** Begin **
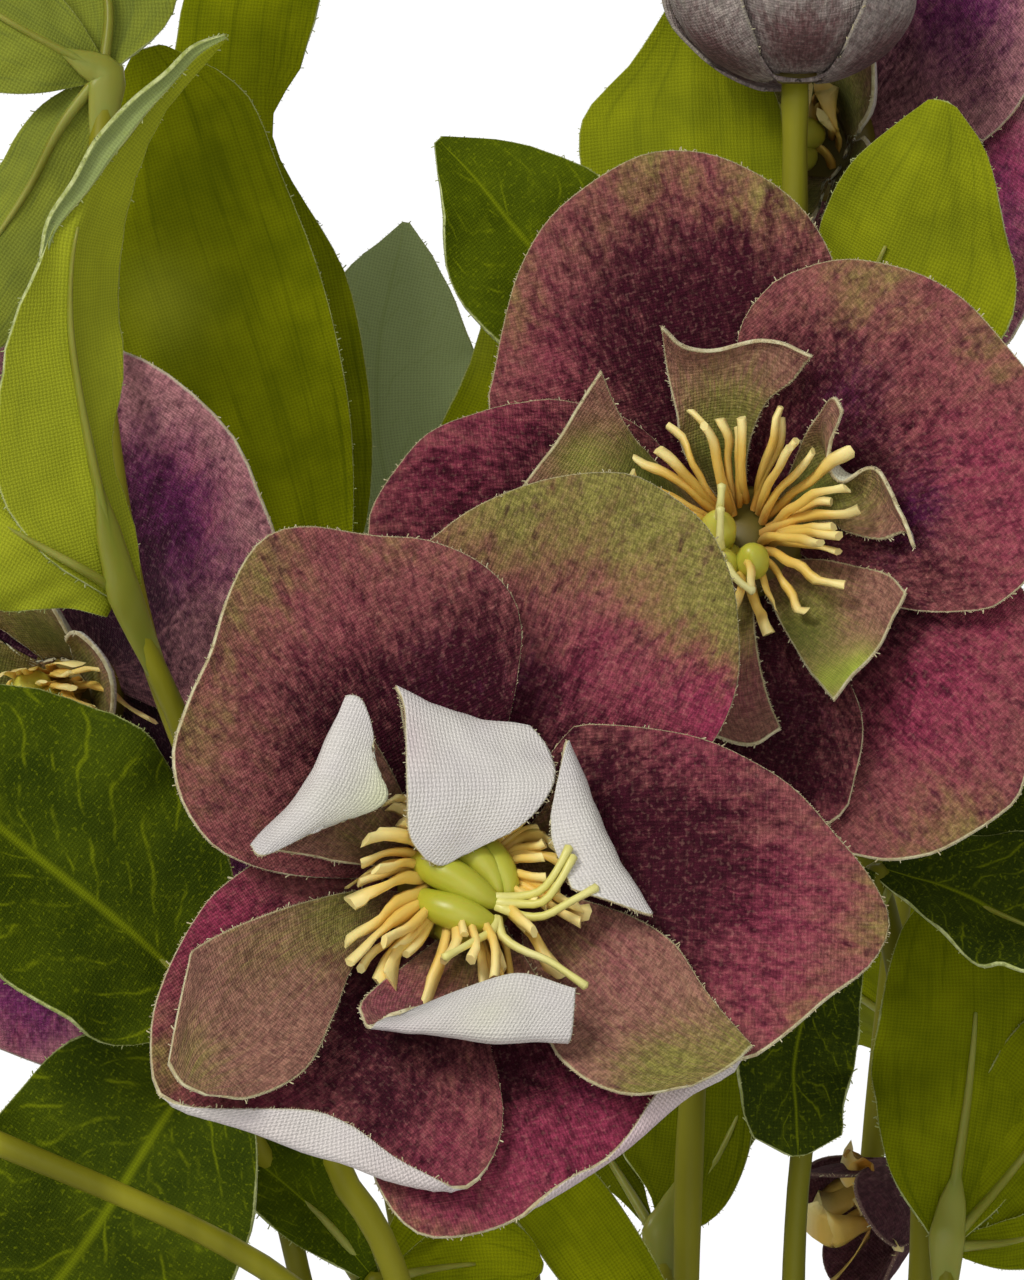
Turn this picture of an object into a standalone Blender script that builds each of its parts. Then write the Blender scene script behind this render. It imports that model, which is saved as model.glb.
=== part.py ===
"""Artificial hellebore plant in its pot: cloth blooms and leaves on moulded stems, set in a weighted fill.

Metres, +Z up. The origin is the centre of the pot's base, and the front of the plant faces -Y.
"""

import math

import bmesh
import bpy
from mathutils import Matrix, Vector

# Pot and filling
POT_HEIGHT = 0.105
POT_RIM_RADIUS = 0.062
POT_BASE_RADIUS = 0.046
POT_WALL = 0.0025
POT_FLOOR = 0.003
POT_LIP_HEIGHT = 0.012
POT_LIP_OUT = 0.003
POT_EDGE = 0.001
POT_SEGMENTS = 40
FILL_EDGE_Z = 0.090
FILL_HEAP = [(0.045, 0.0930), (0.030, 0.0965), (0.015, 0.0977), (0, 0.0980)]
HOLE_FLOOR_Z = 0.060
HOLE_RADIUS = 0.0020
HOLE_DRILL_LENGTH = 0.050

# Clearances and thin stock
GAP = 0.0003
PETAL_CLOTH = 0.0005
LEAF_CLOTH = 0.0006

# Stems and petioles
STEM_RADIUS = 0.0014
PETIOLE_RADIUS = 0.0012
STEM_FREE_Z = 0.106
COLLAR_RADIUS = 0.0032
COLLAR_HALF_LENGTH = 0.005
BLOOM_NECK_LENGTH = 0.012
HUB_RADIUS = 0.0026

# Bloom build
CLAW_RADIUS = 0.0037
SEPAL_LAYER = 0.0017
INNER_HEIGHT = 0.0026
INNER_LEVEL = 0.0014
STAMEN_HUB_BASE = COLLAR_HALF_LENGTH + GAP
STAMEN_HUB_TOP = 0.0066
CARPEL_HUB_RADIUS = 0.0022
CARPEL_HUB_BASE = STAMEN_HUB_TOP + GAP
CARPEL_HUB_TOP = 0.0088

# Stations of a stamen or carpel from its hub: radius, height, width and depth
STAMEN_REACH = [(0.0065, 0.0100, 0.0009, 0.0009), (0.0108, 0.0132, 0.0010, 0.0008)]
BUD_STAMEN_REACH = [(0.0045, 0.0100, 0.0010, 0.0010), (0.0055, 0.0150, 0.0010, 0.0010)]
CARPEL_REACH = [
    (0.0034, 0.0090, 0.0026, 0.0022),
    (0.0036, 0.0125, 0.0014, 0.0014),
    (0.0050, 0.0152, 0.0006, 0.0006),
]

UP = Vector((0, 0, 1))
BACK = Vector((0, 1, 0))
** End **
▶ Your goal:
Print all of the data exactly as it was given.

▶ Task answer:
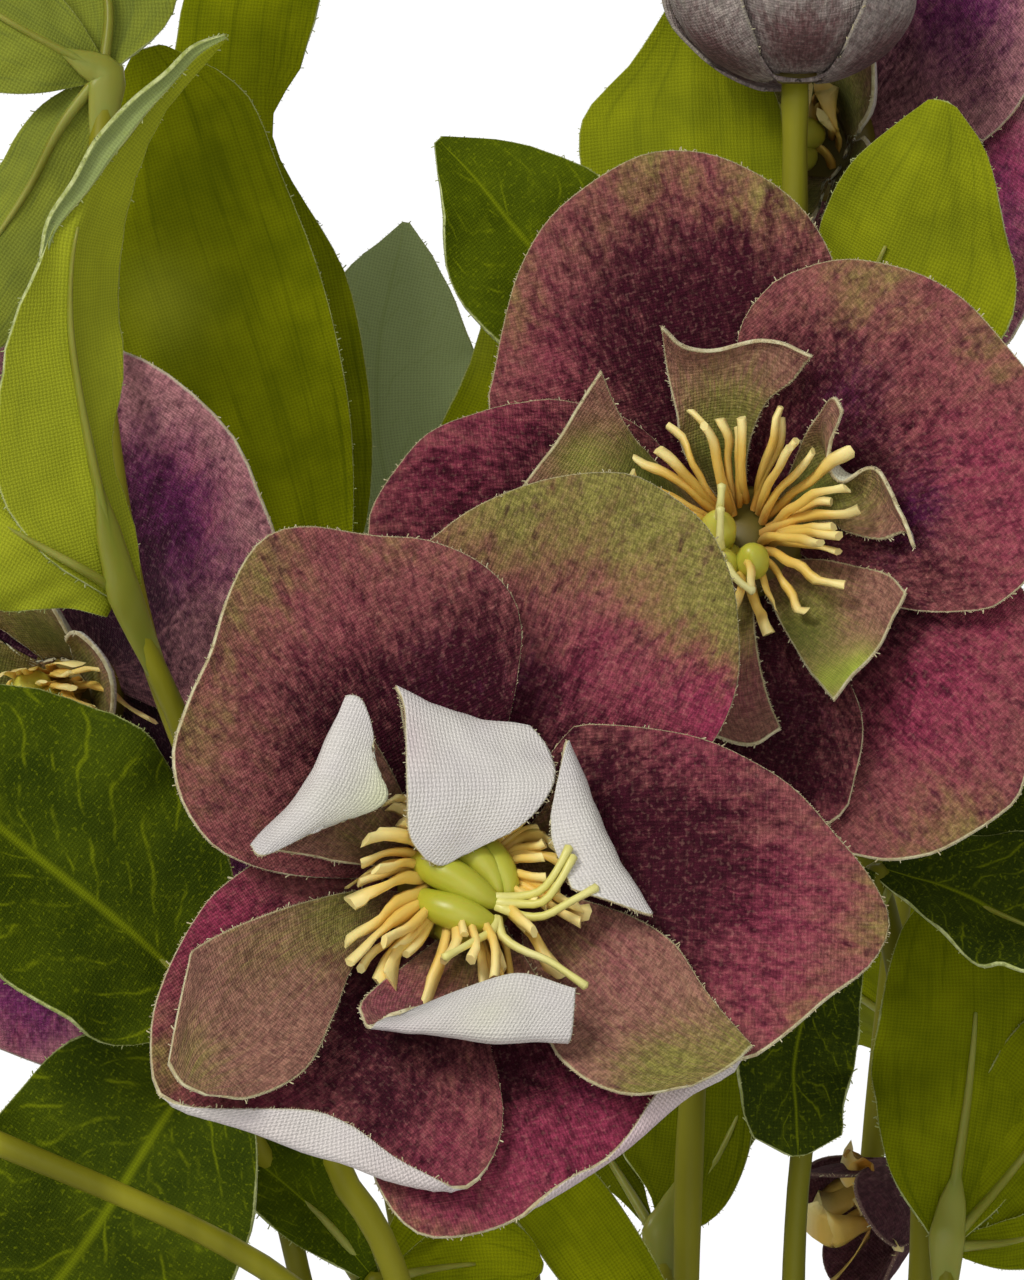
Turn this picture of an object into a standalone Blender script that builds each of its parts. Then write the Blender scene script behind this render. It imports that model, which is saved as model.glb.
=== part.py ===
"""Artificial hellebore plant in its pot: cloth blooms and leaves on moulded stems, set in a weighted fill.

Metres, +Z up. The origin is the centre of the pot's base, and the front of the plant faces -Y.
"""

import math

import bmesh
import bpy
from mathutils import Matrix, Vector

# Pot and filling
POT_HEIGHT = 0.105
POT_RIM_RADIUS = 0.062
POT_BASE_RADIUS = 0.046
POT_WALL = 0.0025
POT_FLOOR = 0.003
POT_LIP_HEIGHT = 0.012
POT_LIP_OUT = 0.003
POT_EDGE = 0.001
POT_SEGMENTS = 40
FILL_EDGE_Z = 0.090
FILL_HEAP = [(0.045, 0.0930), (0.030, 0.0965), (0.015, 0.0977), (0, 0.0980)]
HOLE_FLOOR_Z = 0.060
HOLE_RADIUS = 0.0020
HOLE_DRILL_LENGTH = 0.050

# Clearances and thin stock
GAP = 0.0003
PETAL_CLOTH = 0.0005
LEAF_CLOTH = 0.0006

# Stems and petioles
STEM_RADIUS = 0.0014
PETIOLE_RADIUS = 0.0012
STEM_FREE_Z = 0.106
COLLAR_RADIUS = 0.0032
COLLAR_HALF_LENGTH = 0.005
BLOOM_NECK_LENGTH = 0.012
HUB_RADIUS = 0.0026

# Bloom build
CLAW_RADIUS = 0.0037
SEPAL_LAYER = 0.0017
INNER_HEIGHT = 0.0026
INNER_LEVEL = 0.0014
STAMEN_HUB_BASE = COLLAR_HALF_LENGTH + GAP
STAMEN_HUB_TOP = 0.0066
CARPEL_HUB_RADIUS = 0.0022
CARPEL_HUB_BASE = STAMEN_HUB_TOP + GAP
CARPEL_HUB_TOP = 0.0088

# Stations of a stamen or carpel from its hub: radius, height, width and depth
STAMEN_REACH = [(0.0065, 0.0100, 0.0009, 0.0009), (0.0108, 0.0132, 0.0010, 0.0008)]
BUD_STAMEN_REACH = [(0.0045, 0.0100, 0.0010, 0.0010), (0.0055, 0.0150, 0.0010, 0.0010)]
CARPEL_REACH = [
    (0.0034, 0.0090, 0.0026, 0.0022),
    (0.0036, 0.0125, 0.0014, 0.0014),
    (0.0050, 0.0152, 0.0006, 0.0006),
]

UP = Vector((0, 0, 1))
BACK = Vector((0, 1, 0))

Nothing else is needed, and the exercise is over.